Solutions of singular control systems on lie groups

Abstract

Let G be a connected Lie group with Lie algebra $$ \mathfrak{g} $$ . A singular control system $$ {\mathcal{S}_G} $$ on G is defined by a pair (E, D) of $$ \mathfrak{g} $$ -derivations. Through a fiber bundle decomposition of TG in [1] ; the authors decompose $$ {\mathcal{S}_G} $$ in two subsystems $$ {\mathcal{S}_{G/V}} $$ and $$ {\mathcal{S}_V} $$ ; as in the linear case on Euclidean spaces, see for instance [9] : Here, $$ V \subset G $$ is the Lie subgroup with Lie algebra $$ \mathfrak{v} $$ ; the generalized 0-eigenspace of E: On the other hand, D defines the drift vector field of the system.
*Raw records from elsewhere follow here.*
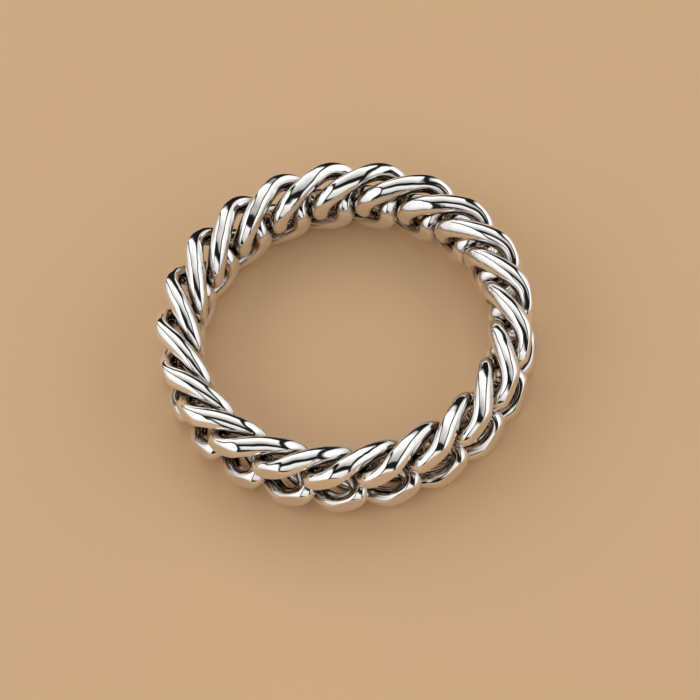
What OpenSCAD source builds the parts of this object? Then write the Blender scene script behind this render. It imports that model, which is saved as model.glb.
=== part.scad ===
// A finger ring of curb chain: 21 wire links, each threaded through its two neighbours,
// run once around the band. The band lies on its side with its axis along +Z, and it stands
// on z = 0. Its inside and its outside are ground to true cylinders, so the wire has flats there.

/* [Band] */
// Length of band that each link takes up, around the middle of the band
pitch = 3; // [3:0.01:3.04]
// Thickness of the band, between its two ground faces
band_t = 2.75; // [2.6:0.01:3]
// Turn of the first link from the +X side, in degrees
first_turn = -6.4; // [-17:0.1:17]

/* [Wire] */
// Diameter of the wire
wire_d = 1.12; // [0.9:0.01:1.13]

/* [Link outline] */
// Half the length of a link's centre line along the band
half_length = 2.75; // [2.73:0.01:2.76]
// How far the upper strand trails the lower one along the band, halved
lean = 0.81; // [0.79:0.01:0.83]
// How far that trail is gathered into the middle of the strands
lean_gather = 0.14; // [0.12:0.01:0.16]
// How far the link's ends are drawn in along the band
end_dent = 0.25; // [0.24:0.01:0.27]
// How far the ends' middles are drawn in beyond that, as flats
end_flat = 0.15; // [0.13:0.01:0.17]
// Half the height of a link's centre line, as an even oval
half_height = 1.62; // [1.6:0.01:1.64]
// How far the crest of each strand stands up from the oval
crest = 0.18; // [0.17:0.01:0.19]
// How far the crest of the upper strand moves along the band, and the lower one's against it
crest_skew = 0.22; // [0.2:0.01:0.24]

/* [Link twist] */
// How far a strand crosses from the outside of the band to its inside, halved
twist = 0.78; // [0.76:0.01:0.8]
// How far that crossing is gathered into the middle of the strand
twist_gather = 0.09; // [0.07:0.01:0.11]
// How far the link's ends lie inside the middle of its strands, halved
bow = 0.6; // [0.58:0.01:0.62]

/* [Hidden] */
link_count = 21;
section_count = 36;
corner_count = 10;

link_turn = 360 / link_count;
band_r = link_count * pitch / (2 * PI);
inner_r = band_r - band_t / 2;
outer_r = band_r + band_t / 2;
degree = 180 / PI;
small_turn = 0.5;

function link_name(i) = str("link_", i < 10 ? "0" : "", i);

function unit(v) = v / norm(v);

// The centre line at turn t around the link: its place along the band, up, and outward
function line_along(t) =
    half_length * cos(t) - end_dent * cos(3 * t) - end_flat * cos(5 * t)
    - lean * sin(t) + lean_gather * sin(3 * t);
function line_up(t) = half_height * sin(t) - crest * sin(3 * t) - crest_skew * cos(3 * t);
function line_out(t) = twist_gather * sin(4 * t) - twist * sin(2 * t) - bow * cos(2 * t);

// The same centre line bent around the band
function line_turn(t) = line_along(t) / band_r * degree;
function outward(t) = [cos(line_turn(t)), sin(line_turn(t)), 0];
function line_point(t) = (band_r + line_out(t)) * outward(t) + [0, 0, line_up(t)];
function heading(t) = unit(line_point(t + small_turn) - line_point(t - small_turn));

// A point of the wire's surface at angle a around it, ground back to the band's faces
function ground(p) =
    let (r = norm([p.x, p.y]), kept = max(inner_r, min(outer_r, r)) / r)
    [p.x * kept, p.y * kept, p.z];
function wire_point(t, a) =
    let (side = unit(cross(heading(t), outward(t))), rise = cross(side, heading(t)))
    ground(line_point(t) + wire_d / 2 * (sin(a) * side + cos(a) * rise));

link_points = [
    for (i = [0:section_count - 1]) for (j = [0:corner_count - 1])
        wire_point(i * 360 / section_count, 90 + j * 360 / corner_count)
];
link_faces = [
    for (i = [0:section_count - 1]) for (j = [0:corner_count - 1])
        let (
            next_i = (i + 1) % section_count,
            next_j = (j + 1) % corner_count,
            a = i * corner_count + j,
            b = next_i * corner_count + j,
            c = next_i * corner_count + next_j,
            d = i * corner_count + next_j
        )
        each [[a, b, c], [a, c, d]]
];
stand_height = -min([for (p = link_points) p.z]);

module chain_link(i) {
    color("silver")
        rotate(first_turn + (i - 1) * link_turn)
            translate([0, 0, stand_height])
                polyhedron(link_points, link_faces, convexity = 6);
}

for (i = [1:link_count])
    chain_link(i);
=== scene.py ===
# %% [markdown]
# A finger ring of curb chain in polished silver. It is 21 wire links, each threaded through
# its two neighbours, run once around the band. After assembly the band was ground inside and
# outside, so every link has flats there, and then the whole ring was buffed to a mirror.
#
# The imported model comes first: it is the fixed frame that everything else is fitted to.

# %% Load the frame
import math
import bpy
import numpy as np
from mathutils import Matrix, Vector


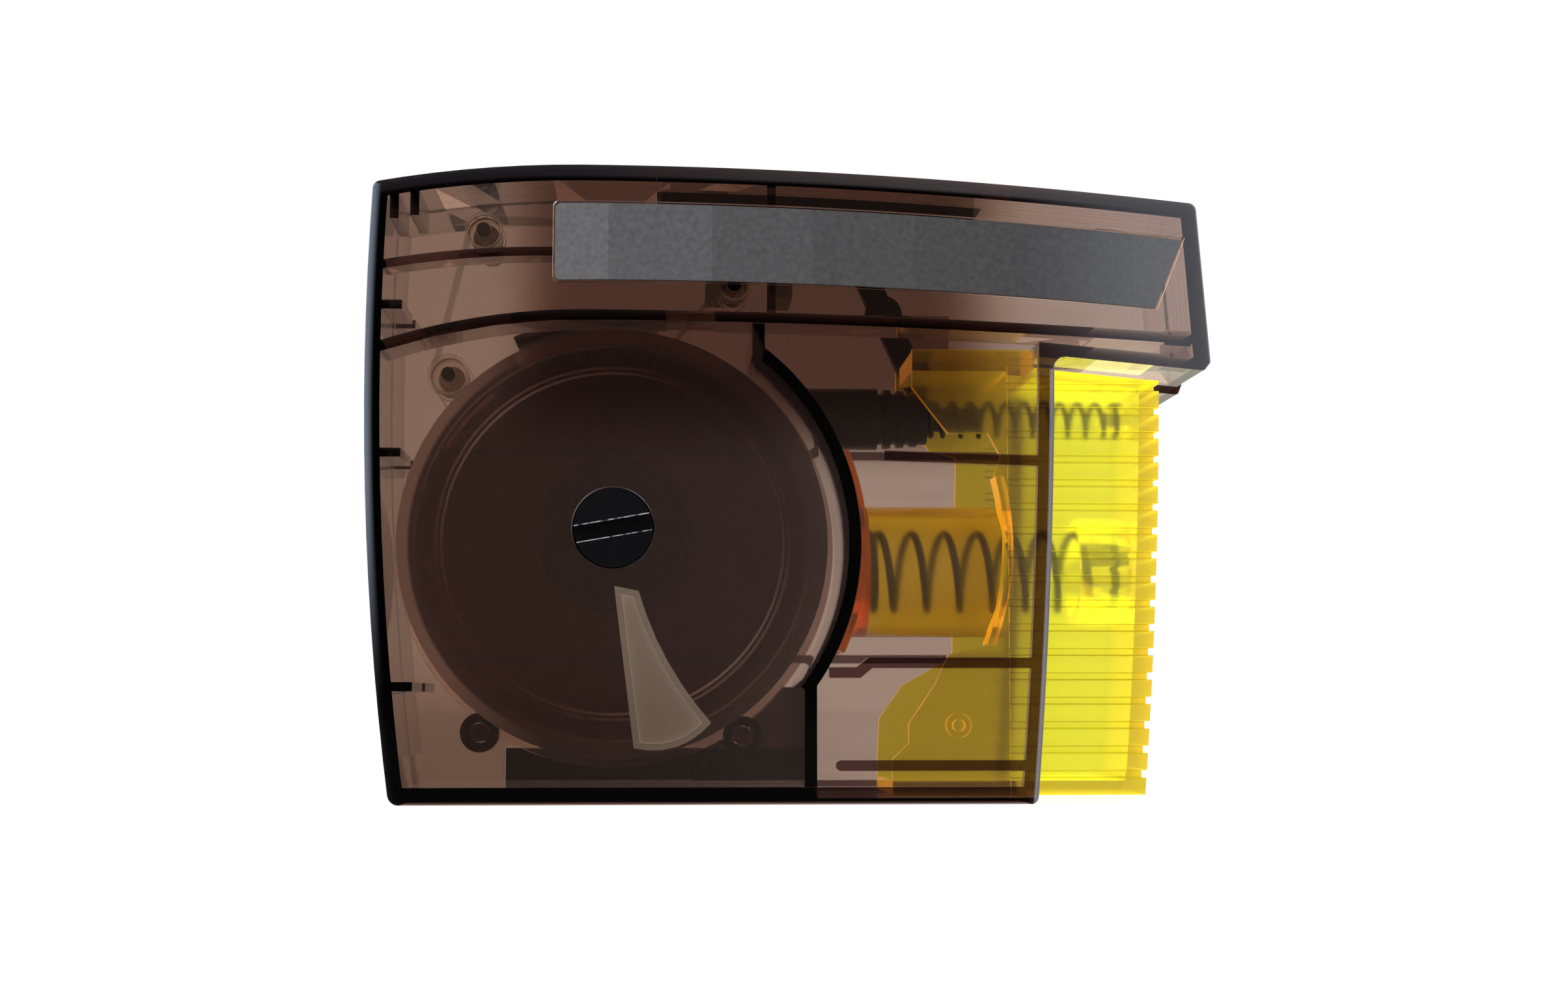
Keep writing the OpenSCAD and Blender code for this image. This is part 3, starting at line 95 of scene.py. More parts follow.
# Every finish is a shader tree. Arithmetic on a Value adds Math nodes, and any other node comes from add(),
# which takes the node's type, its settings, and the values or links of its sockets.
class Value:
    def __init__(self, tree, socket):
        self.tree = tree
        self.socket = socket

    def math(self, operation, *others):
        return self.tree.add("Math", {"operation": operation}, dict(enumerate((self, *others))))

    def __add__(self, other):
        return self.math("ADD", other)

    def __radd__(self, other):
        return self.math("ADD", other)

    def __sub__(self, other):
        return self.math("SUBTRACT", other)

    def __rsub__(self, other):
        return self.tree.add("Math", {"operation": "SUBTRACT"}, {0: other, 1: self})

    def __mul__(self, other):
        return self.math("MULTIPLY", other)

    def __rmul__(self, other):
        return self.math("MULTIPLY", other)

    def __truediv__(self, other):
        return self.math("DIVIDE", other)

    def __rtruediv__(self, other):
        return self.tree.add("Math", {"operation": "DIVIDE"}, {0: other, 1: self})

    def __gt__(self, other):
        return self.math("GREATER_THAN", other)

    def __lt__(self, other):
        return self.math("LESS_THAN", other)

    def __abs__(self):
        return self.math("ABSOLUTE")

    def near(self, other, reach):
        return self.math("COMPARE", other, reach)

    def most(self, other):
        return self.math("MAXIMUM", other)

    def least(self, other):
        return self.math("MINIMUM", other)


class Tree:
    def __init__(self, owner):
        owner.use_nodes = True
        self.owner = owner
        self.nodes = owner.node_tree.nodes
        self.links = owner.node_tree.links
        self.nodes.clear()

    def add(self, kind, settings=None, inputs=None, output=0):
        node = self.nodes.new("ShaderNode" + kind)
        for key, value in (settings or {}).items():
            if key == "stops":
                ramp = node.color_ramp
                ramp.interpolation = "CONSTANT"
                while len(ramp.elements) < len(value):
                    ramp.elements.new(0.5)
                for element, (place, colour) in zip(ramp.elements, value):
                    element.position = place
                    element.color = (*colour, 1.0)
            else:
                setattr(node, key, value)
        for key, value in (inputs or {}).items():
            if isinstance(value, Value):
                self.links.new(value.socket, node.inputs[key])
            elif isinstance(value, tuple) and node.inputs[key].type == "RGBA":
                node.inputs[key].default_value = (*value, 1.0)
            else:
                node.inputs[key].default_value = value
        return Value(self, node.outputs[output]) if node.outputs else None

    def finish(self, inputs):
        """Ends a material in one Principled surface, and gives the material back."""
        self.add("OutputMaterial", {}, {"Surface": self.add("BsdfPrincipled", {}, inputs)})
        return self.owner

    def place(self):
        return self.add("TexCoord", output="Object")

    def normal(self):
        return self.add("NewGeometry", output="Normal")

    def ray(self, kind):
        return self.add("LightPath", output=kind)

    def part(self, vector, axis):
        return self.add("SeparateXYZ", {}, {0: vector}, axis)

    def noise(self, size, detail=2.0, vector=None):
        return self.add("TexNoise", {}, {
            "Vector": vector or self.place(),
            "Scale": 1.0 / size,
            "Detail": detail,
        })

    def blend(self, share, low, high):
        return self.add("Mix", {"data_type": "RGBA"}, {0: share, 6: low, 7: high}, 2)

    def either(self, choice, no, yes):
        return self.add("Mix", {"data_type": "FLOAT"}, {0: choice, 2: no, 3: yes})

    def ramp(self, value, low, high):
        return self.add("MapRange", {"interpolation_type": "SMOOTHSTEP"}, {0: value, 1: low, 2: high})

    def bump(self, height, depth, normal=None):
        inputs = {"Height": height, "Distance": depth, "Strength": 1.0}
        if normal:
            inputs["Normal"] = normal
        return self.add("Bump", {}, inputs)


# The table and the room: a plain pale floor and an even white surround. Behind the camera the room is dark in
# reflections, so the polished front shows what lies inside it.
WHITE = (1.0, 1.0, 1.0)
BLACK = (0.0, 0.0, 0.0)
REACH = 3.0
FLOOR_SHADES = ((0.86, 0.86, 0.86), (0.90, 0.90, 0.90))
FLOOR_GLOW = 1.2
GLOW_SEEN = 0.75
FLOOR_UNSEEN_BY_GLOSS = 0.93
AMBIENT = 0.5
DARK_BEHIND = 0.02
BEHIND = (-0.95, -0.35)

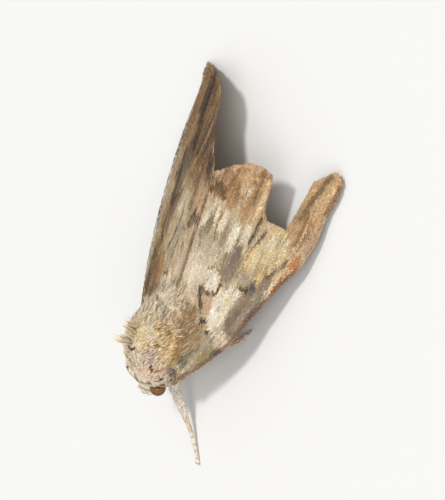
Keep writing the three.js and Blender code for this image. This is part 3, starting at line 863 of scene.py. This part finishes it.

We assume that the subspace $$ \mathfrak{v} $$ is invariant under D. With this hypothesis we show a process to determine the solution of $$ {\mathcal{S}_G} $$ through every state x?=?yv; where v is any admissible initial condition on V. From this information, we are able to build the global solution. Finally, in order to illustrate our processes we develop some examples on nilpotent simply connected Lie groups.